Hey, I realize we've been looking at Dubliners for a while now, so I'll give you some options:

1) Look at the last story of Dubliners, "The Dead," and try and look in detail at the theme of past and memory. If you need some direction, the speech that Gabriel gives at the dinner party is full of big ideas to explore.

2) Now might be a good time to write an entry outside of the book. For example, Joyce has said that he's trying to make a portrait of Dublin as he knew it in this book: how does the way he presents the city help to show us the history and culture of the time? How is this similar/different to the way we learn in a history course? Which is more interesting/accurate?

3) As always, any other subject is fair game.

February 9, 2009

Week 4: The Beggar Maid

The Beggar Maid

1. Unlike the last two books, The Beggar Maid can be considered a collection of connected short stories. Does this change the way you read the book? Do you think this style is more or less effective than the continuous narratives found in The Road and Waiting for the Barbarians?

2. We’re seeing a lot of big subjects in these stories, including beating a man to death, multiple cases of rape, incest, and other violent acts. With that said, it seems as if this violence isn’t the point of the book. Why do you think Munro includes this type of material in her stories? Do you think it’s an effective technique?

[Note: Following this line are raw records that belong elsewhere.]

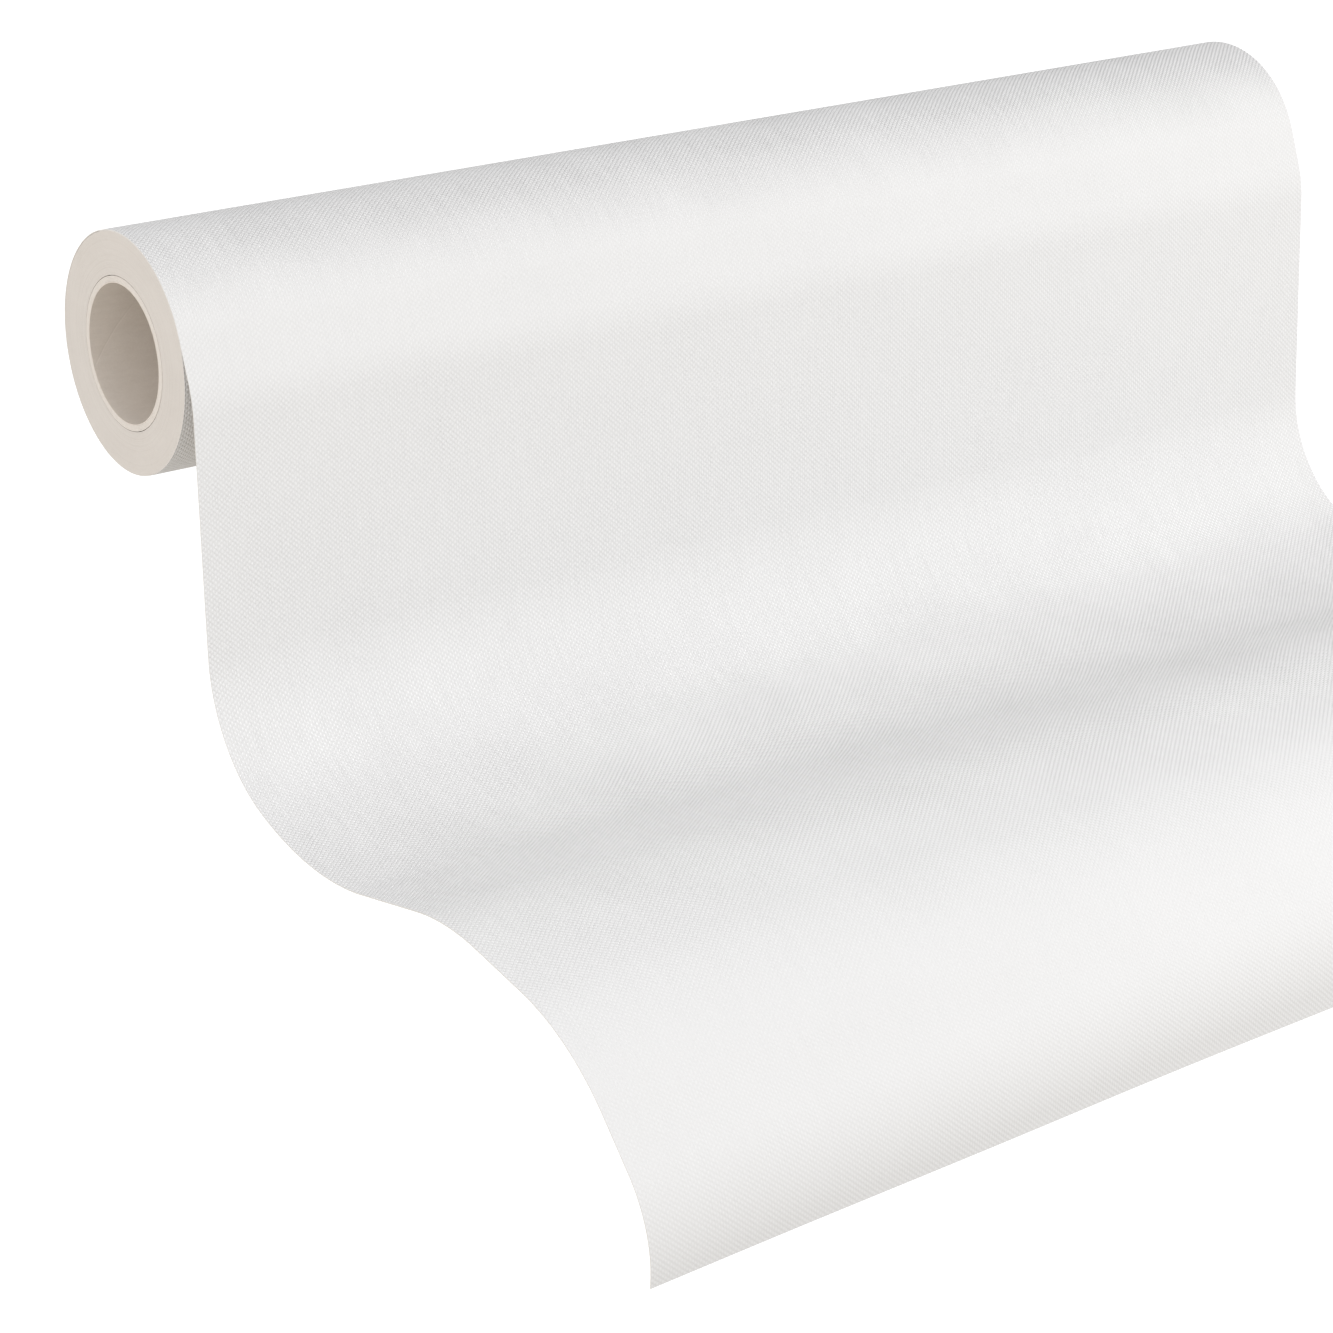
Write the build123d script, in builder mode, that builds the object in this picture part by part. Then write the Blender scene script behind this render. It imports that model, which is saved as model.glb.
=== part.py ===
"""Roll of heavy, linen-textured backdrop paper on a paperboard core, partly unrolled.

The roll's axis is X. Y runs backwards and Z runs up, and the origin is on the roll's axis at the
middle of its width. The paper comes off the front of the roll, hangs straight down behind a shallow
hollow, swells forward over a low crest and falls over a brow to its cut end.

The paper is one web. For its motion it is held as three lengths: the turns that spin with the core,
the outermost turn, and the length that has left the roll.
"""

import os
from math import acos, atan2, cos, degrees, hypot, pi, radians, sin, tan

from build123d import *

# ---------------------------------------------------------------- driving dimensions, mm

# Paper web
web_width = 530.0
web_thickness = 0.4

# Spiral-wound paperboard core: a 2 in bore, with its plies glued one round the other
bore_radius = 25.6
core_wall = 2.5
ply_count = 5
glue_film = 0.05

# Kraft tape that holds the inner end of the web to the core
tape_thickness = 0.15
tape_width = 38.0
tape_length = 500.0

# Wound roll
roll_radius = 44.6
lap_air_gap = 0.1
spin_clearance = 0.3

# Free length of web, as the corners of its path seen from its left edge: (Y, Z) from the roll's
# axis. The path is that of the face that shows. Bend radii are those at the corners between.
shoulder = (-49.5, -5.4)
heel = (-54.2, -135.0)
hollow = (-119.9, -161.2)
crest = (-206.3, -144.2)
brow = (-278.2, -157.7)
knee = (-324.4, -206.8)
cut_end = (-322.8, -228.2)
bend_radii = (45.0, 54.0, 117.0, 96.0, 85.0, 44.0)

# The right-hand edge swells higher than the left from the hollow on: (Y, Z) added to each corner
hollow_lift = (-11.3, 3.9)
crest_lift = (-1.7, 16.9)
brow_lift = (-7.7, 22.6)
knee_lift = (3.1, 32.2)
cut_end_lift = (3.8, 22.0)

# ---------------------------------------------------------------- sizes that follow

half_width = web_width / 2
core_radius = bore_radius + core_wall
ply_thickness = (core_wall - (ply_count - 1) * glue_film) / ply_count
ply_names = ["core_liner_ply"]
ply_names += [f"core_body_ply_{number}" for number in range(1, ply_count - 1)]
ply_names += ["core_outer_ply"]

tape_radius = core_radius + glue_film
wound_inner_radius = tape_radius + tape_thickness + glue_film

# The outermost turn steps in by one lap pitch over its full turn, and clears the turns inside it
lap_pitch = web_thickness + lap_air_gap
lap_arcs = 4
wound_outer_radius = roll_radius - lap_pitch - web_thickness - spin_clearance


def tangent_angle(point, radius):
    """Angle of the point on the roll from which a tangent line runs down to the given point."""
    distance = hypot(*point)
    return atan2(point[1], point[0]) - acos(radius / distance)


def on_circle(radius, angle):
    """Point at an angle, in radians from +Y towards +Z, on a circle round the roll's axis."""
    return Vector(radius * cos(angle), radius * sin(angle))


def lifted(corner, lift):
    """Corner moved by its lift."""
    return (corner[0] + lift[0], corner[1] + lift[1])


leaving_angle = tangent_angle(shoulder, roll_radius)
leaving_point = on_circle(roll_radius, leaving_angle)

left_path = [
    (leaving_point.X, leaving_point.Y),
    shoulder,
    heel,
    hollow,
    crest,
    brow,
    knee,
    cut_end,
]
right_path = left_path[:3] + [
    lifted(hollow, hollow_lift),
    lifted(crest, crest_lift),
    lifted(brow, brow_lift),
    lifted(knee, knee_lift),
    lifted(cut_end, cut_end_lift),
]


def turn_at(before, corner, after):
    """Turn of the path at a corner, in radians, positive to the left of its direction."""
    heading_in = atan2(corner[1] - before[1], corner[0] - before[0])
    heading_out = atan2(after[1] - corner[1], after[0] - corner[0])
    return (heading_out - heading_in + pi) % (2 * pi) - pi


def back_of(path, thickness):
    """Corners of the web's hidden face: the path moved by the thickness to its left."""
    corners = []
    for index, (y, z) in enumerate(path):
        y_in, z_in = path[max(index - 1, 0)]
        y_out, z_out = path[min(index + 1, len(path) - 1)]
        if index == 0:
            y_in, z_in = 2 * y - y_out, 2 * z - z_out
        if index == len(path) - 1:
            y_out, z_out = 2 * y - y_in, 2 * z - z_in
        turn = turn_at((y_in, z_in), (y, z), (y_out, z_out))
        heading = atan2(z - z_in, y - y_in) + turn / 2
        reach = thickness / cos(turn / 2)
        corners.append((y - reach * sin(heading), z + reach * cos(heading)))
    return corners


def back_radii(path, radii, thickness):
    """Bend radii of the hidden face: smaller where the path turns left, larger where right."""
    turns = [turn_at(*path[index : index + 3]) for index in range(len(radii))]
    return [r - thickness if turn > 0 else r + thickness for r, turn in zip(radii, turns)]


def web_section(plane, path):
    """Cross-section of the free web on a plane: its two faces joined at the ends."""
    back_path = back_of(path, web_thickness)
    with BuildSketch(plane) as section:
        with BuildLine():
            front = FilletPolyline(*path, radius=list(bend_radii))
            back = FilletPolyline(
                *back_path, radius=back_radii(path, bend_radii, web_thickness)
            )
            Line(front @ 0, back @ 0)
            Line(front @ 1, back @ 1)
        make_face()
    return section.sketch


os.makedirs("parts", exist_ok=True)
left_end = Plane.YZ.offset(-half_width)
right_end = Plane.YZ.offset(half_width)

# ---------------------------------------------------------------- core: plies, one tube each

for ply_number, ply_name in enumerate(ply_names):
    ply_inner_radius = bore_radius + ply_number * (ply_thickness + glue_film)
    with BuildPart() as core_ply:
        with BuildSketch(left_end):
            Circle(ply_inner_radius + ply_thickness)
            Circle(ply_inner_radius, mode=Mode.SUBTRACT)
        extrude(amount=web_width)
    core_ply.part.label = ply_name
    export_step(core_ply.part, f"parts/{ply_name}.step")

# ---------------------------------------------------------------- tape on the core's outside

tape_half_angle = degrees(tape_width / tape_radius) / 2
with BuildPart() as start_tape:
    with BuildSketch(Plane.YZ.offset(-tape_length / 2)):
        with BuildLine():
            tape_under = CenterArc((0, 0), tape_radius, 90 - tape_half_angle, 2 * tape_half_angle)
            tape_over = CenterArc(
                (0, 0), tape_radius + tape_thickness, 90 - tape_half_angle, 2 * tape_half_angle
            )
            Line(tape_under @ 0, tape_over @ 0)
            Line(tape_under @ 1, tape_over @ 1)
        make_face()
    extrude(amount=tape_length)
start_tape.part.label = "start_tape"
export_step(start_tape.part, "parts/start_tape.step")

# ---------------------------------------------------------------- turns that spin with the core

with BuildPart() as wound_turns:
    with BuildSketch(left_end):
        Circle(wound_outer_radius)
        Circle(wound_inner_radius, mode=Mode.SUBTRACT)
    extrude(amount=web_width)
wound_turns.part.label = "wound_turns"
export_step(wound_turns.part, "parts/wound_turns.step")


# ---------------------------------------------------------------- outermost turn


def spiral_turn(radius, pitch, start_angle):
    """One turn clockwise from the start angle, stepping in by the pitch, as tangent arcs.

    Each arc is a quarter turn whose radius is a quarter pitch smaller than the last, and whose
    centre is shifted so that the two meet in line.
    """
    centre = Vector(0, 0)
    step = pitch / lap_arcs
    sweep = 360 / lap_arcs
    arcs = []
    for number in range(lap_arcs):
        angle = degrees(start_angle) - number * sweep
        arcs.append(CenterArc((centre.X, centre.Y), radius - number * step, angle, -sweep))
        centre = centre + on_circle(step, radians(angle - sweep))
    return arcs


with BuildPart() as outer_turn:
    with BuildSketch(left_end):
        with BuildLine():
            lap_outside = spiral_turn(roll_radius, lap_pitch, leaving_angle)
            lap_inside = spiral_turn(roll_radius - web_thickness, lap_pitch, leaving_angle)
            Line(lap_outside[0] @ 0, lap_inside[0] @ 0)
            Line(lap_outside[-1] @ 1, lap_inside[-1] @ 1)
        make_face()
    extrude(amount=web_width)
outer_turn.part.label = "outer_turn"
export_step(outer_turn.part, "parts/outer_turn.step")

# ---------------------------------------------------------------- web that has left the roll

with BuildPart() as free_sheet:
    loft(
        sections=[web_section(left_end, left_path), web_section(right_end, right_path)],
        ruled=True,
    )
free_sheet.part.label = "free_sheet"
export_step(free_sheet.part, "parts/free_sheet.step")

# ---------------------------------------------------------------- figures to read


def path_length(path):
    """Length along a path with its bends rounded."""
    total = sum(hypot(b[0] - a[0], b[1] - a[1]) for a, b in zip(path, path[1:]))
    for index, radius in enumerate(bend_radii):
        turn = abs(turn_at(*path[index : index + 3]))
        total -= radius * (2 * tan(turn / 2) - turn)
    return total


wound_length = pi * (roll_radius**2 - wound_inner_radius**2) / web_thickness
print(f"sheet leaves the roll {degrees(leaving_angle):.1f} deg from +Y")
print(f"free length, left edge {path_length(left_path):.1f}, right edge {path_length(right_path):.1f}")
print(f"wound length about {wound_length / 1000:.2f} m")
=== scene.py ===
"""Textured backdrop paper on a hollow paperboard core, part unrolled over a soft swell.

Three made pieces stand round the core's plies. The web is one sheet: its outermost turn round the
roll and the length that has left it. The wound turns are a stack of paper edges seen end on. The core
liner is a tube with the spiral seam of its ply.
"""

from math import atan2, cos, pi, radians, sin, tan

import bpy
import numpy as np
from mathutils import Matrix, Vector


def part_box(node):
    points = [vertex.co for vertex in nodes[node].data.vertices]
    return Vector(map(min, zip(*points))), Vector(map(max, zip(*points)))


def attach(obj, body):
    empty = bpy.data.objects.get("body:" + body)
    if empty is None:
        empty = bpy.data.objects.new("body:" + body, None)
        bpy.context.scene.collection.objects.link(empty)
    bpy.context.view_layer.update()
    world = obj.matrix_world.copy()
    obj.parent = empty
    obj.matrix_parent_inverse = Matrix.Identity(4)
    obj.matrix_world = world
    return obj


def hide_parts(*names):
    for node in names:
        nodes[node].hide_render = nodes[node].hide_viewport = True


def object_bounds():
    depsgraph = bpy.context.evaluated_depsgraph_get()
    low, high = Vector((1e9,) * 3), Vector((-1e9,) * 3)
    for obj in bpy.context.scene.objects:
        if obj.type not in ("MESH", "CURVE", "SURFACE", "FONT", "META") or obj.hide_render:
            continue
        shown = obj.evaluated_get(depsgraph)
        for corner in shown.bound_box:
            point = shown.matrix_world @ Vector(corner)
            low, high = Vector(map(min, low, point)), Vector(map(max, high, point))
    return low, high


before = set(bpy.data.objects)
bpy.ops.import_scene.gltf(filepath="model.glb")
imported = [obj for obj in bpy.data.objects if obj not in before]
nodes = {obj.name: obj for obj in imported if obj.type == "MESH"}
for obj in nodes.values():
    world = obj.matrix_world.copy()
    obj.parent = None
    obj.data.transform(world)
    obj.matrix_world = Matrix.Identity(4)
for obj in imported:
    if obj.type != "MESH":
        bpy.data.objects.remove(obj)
cad_box = [list(corner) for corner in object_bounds()]

# ---------------------------------------------------------------- sizes, in metres

half_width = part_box("outer_turn")[1].x
liner_low, liner_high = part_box("core_liner_ply")
bore_radius = 0.0256
tape_outside_radius = 0.0283
tape_gap = 0.00001
wound_radius = 0.0441
spin_gap = 0.00004
roll_radius = 0.0446
web_thickness = 0.0004
lap_pitch = 0.0004

# The free length's corners seen from the left edge, back to front, and the bend radius at each
shoulder = (-0.0495, -0.0054)
heel = (-0.0542, -0.1350)
hollow = (-0.1199, -0.1612)
crest = (-0.2063, -0.1442)
brow = (-0.2782, -0.1577)
knee = (-0.3244, -0.2068)
cut_end = (-0.3228, -0.2282)
bend_radii = (0.045, 0.054, 0.117, 0.096, 0.085, 0.044)

# What the right edge adds to those corners
right_lifts = {
    "hollow": (-0.0113, 0.0039),
    "crest": (-0.0017, 0.0169),
    "brow": (-0.0077, 0.0226),
    "knee": (0.0031, 0.0322),
    "cut_end": (0.0038, 0.0220),
}

# Plain weave pressed into the face: distance from thread to thread across and along the web
warp_pitch = 0.001075
weft_pitch = 0.0010

# Length over which the weave's depth and its painted groove shade are set, the whole web to within 3 mm
weave_length = 0.735


# ---------------------------------------------------------------- the web's path

def heading_of(a, b):
    """Direction from one point to another, in radians from +Y towards +Z."""
    return atan2(b[1] - a[1], b[0] - a[0])


def leaving_angle():
    """Angle on the roll from which a tangent line runs down to the shoulder."""
    distance = np.hypot(*shoulder)
    return atan2(shoulder[1], shoulder[0]) - np.arccos(roll_radius / distance)


def lap_pieces():
    """Pieces (length, curvature) of the outermost turn: four quarter arcs that open outwards.

    Each quarter's radius is a quarter of the lap pitch larger than the last.
    """
    radii = roll_radius - lap_pitch * np.array([0.75, 0.5, 0.25, 0.0])
    return [(radius * pi / 2, 1 / radius) for radius in radii]


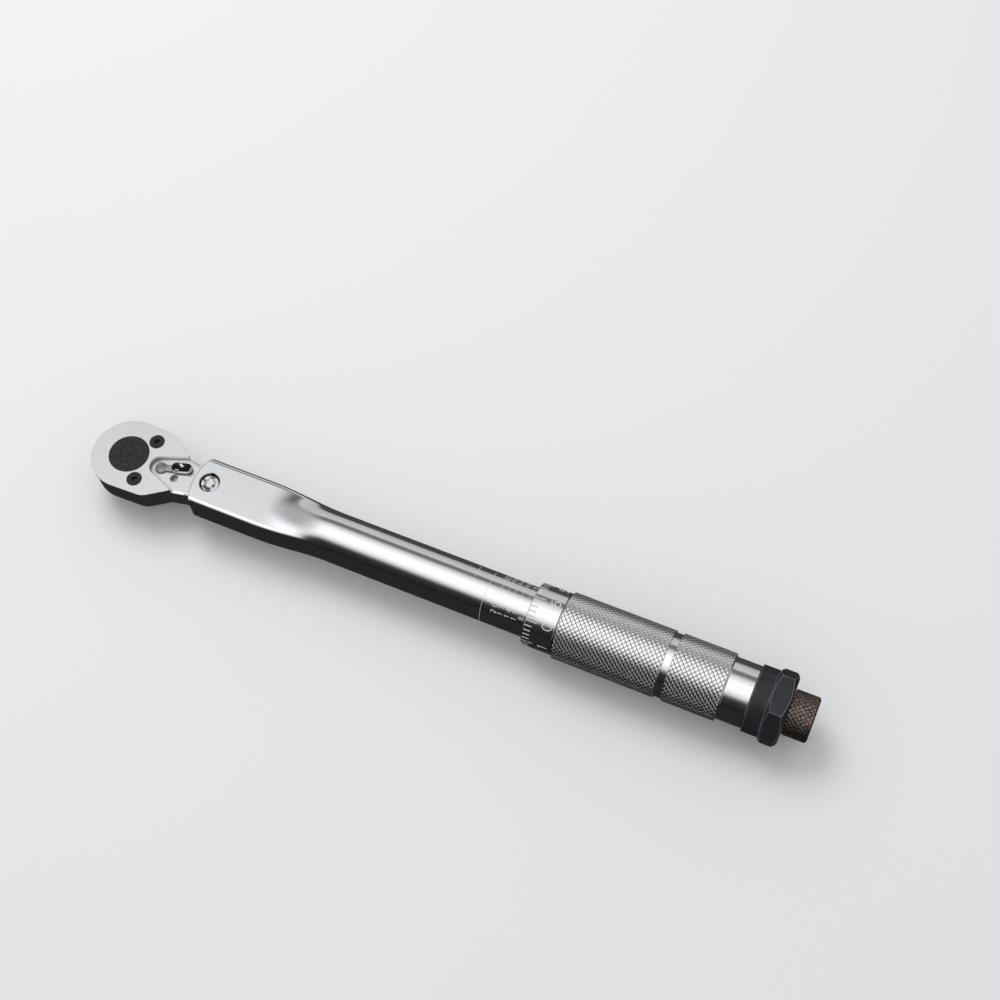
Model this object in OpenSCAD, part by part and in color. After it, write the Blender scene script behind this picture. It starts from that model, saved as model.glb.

3. This book seems really interested in place. By that, I mean that the town itself seems like a strong, changing character as we proceed through the book. If you want, build off this idea: what do we learn from the town as a character, how do you see it changing throughout the stories?

4. What do you make of the later stories of the book? In particular, how does adult Rose connect to childhood Rose? Why is such emphasis put on the conflict between people who study history and artists/musicians/actors? Do you think the last story effectively wraps up the book?

5. Other thoughts, questions, things you’d like to address in class?

February 1, 2009

Week 3: Waiting for the Barbarians

Please write a brief response to the ending of this book(150-200 words). Below are a few sample questions to get you started:

1. What are your thoughts on the magistrate at the end of the book? Do you see him as more sympathetic? Did he learn anything at all from these experiences? Did you see him deserving the things that happened to him?

2. The inside cover of the book calls it “a startling allegory of the war between oppressor and oppressed.? If we’re defining allegory as an extended metaphor (an image that draws a parallel with something in reality), what do you think this novel is meant to represent?

3. Did you see any similarities between this book and The Road? Surely, we can see both of them as forms of the cautionary tale, but how are they both able to achieve this in different ways?

4. Other thoughts, questions you’d like to address in class?